- Born: September 16, 1971 (age 54) South Korea
- Occupation(s): Director and scriptwriter
- Years active: 2003–present

Korean name
- Hangul: 부지영
- RR: Bu Jiyeong
- MR: Pu Chiyŏng

= Boo Ji-young =

South Korean director and scriptwriter

Boo Ji-young (born September 16, 1971) is a South Korean director and scriptwriter. After graduating from the Korean Academy of Film Arts, she began her career in independent filmmaking in South Korea. She created her first film Sisters on the Road in 2008. She is best known for her film Cart (2014), which was screened at many international film festivals.

== Early life and education ==
Boo graduated from Korean Academy of Film Arts. After that, she was the script supervisor on Lee Jae-yong's Untold Scandal in 2003.

== Career ==
Boo made her first feature film Sisters on the Road in 2008. The film examined the thought and state of womanhood in modern South Korean society.
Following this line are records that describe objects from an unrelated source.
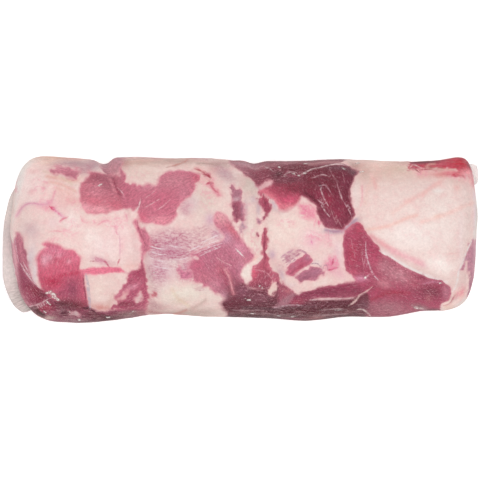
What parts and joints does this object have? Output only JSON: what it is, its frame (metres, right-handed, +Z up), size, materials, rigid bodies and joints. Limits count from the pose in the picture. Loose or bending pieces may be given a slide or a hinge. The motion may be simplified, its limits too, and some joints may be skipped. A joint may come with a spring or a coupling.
{
  "type": "vacuum-packed boneless pork picnic shoulder",
  "caption": "Raw boneless pork picnic shoulder in a tight clear vacuum bag, a long cushion-shaped log lying on its flat underside, with spare film at its ends.",
  "frame": {"origin": "middle of the bounding box, on the flat underside that it lies on", "axes": "+X along the log towards the end with the thick fat slab, +Y across it, +Z up"},
  "size_m": [0.4104, 0.1452, 0.098],
  "materials": {
    "pork_under_film": "raw pork, lean and fat, wet under tight clear film",
    "clear_film": "clear shrink film, smooth, with fine creases"
  },
  "bodies": {
    "root": {"sealed_bag": "pork_under_film"}
  },
  "joints": []
}
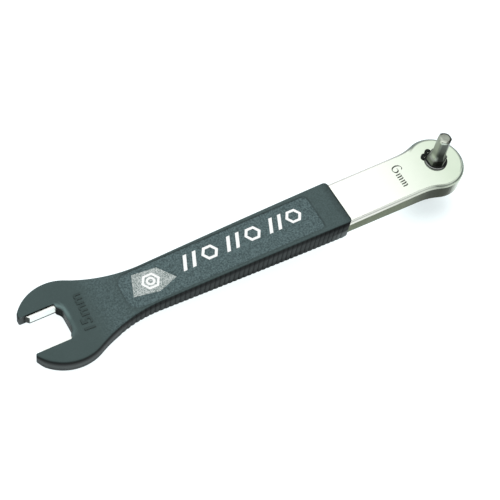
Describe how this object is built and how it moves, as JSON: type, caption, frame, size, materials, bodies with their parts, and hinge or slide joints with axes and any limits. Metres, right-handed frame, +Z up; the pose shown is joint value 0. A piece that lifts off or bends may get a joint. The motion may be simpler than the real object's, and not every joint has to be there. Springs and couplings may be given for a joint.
{
  "type": "pedal wrench",
  "caption": "Flat pedal wrench with an open jaw and moulded rubber grip at one end and a double-ended hexagonal bit across the head at the other.",
  "frame": {"origin": "bottom centre of the bounding box of the tool as it rests on a bench", "axes": "+X along the tool from the jaw towards the head, +Y across the handle, +Z up; the tool's own length is raised 4.9 degrees towards the head"},
  "size_m": [0.22, 0.0392, 0.044],
  "materials": {
    "nickel_plate": "satin nickel plating on forged steel",
    "moulded_rubber": "matt, finely grained",
    "tool_steel": "dull plated tool steel",
    "black_oxide": "black oxide on spring steel, half gloss"
  },
  "bodies": {
    "root": {"wrench_plate": "nickel_plate", "grip_sleeve": "moulded_rubber", "hex_bit": "tool_steel", "retaining_ring": "black_oxide"}
  },
  "joints": []
}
She was invited to the Busan International Film Festival, International Women's Film Festival, and the Tokyo International Women's Film Festival to screen the film. Later, she created an experimental omnibus documentary called Myselves: The Actress No Makeup Project (2012). She has also collaborated on several omnibus film projects such as the human rights project If You Were Me 5 (2010) and the Jeonju International Film Festival's Short! Short! Short! in 2011.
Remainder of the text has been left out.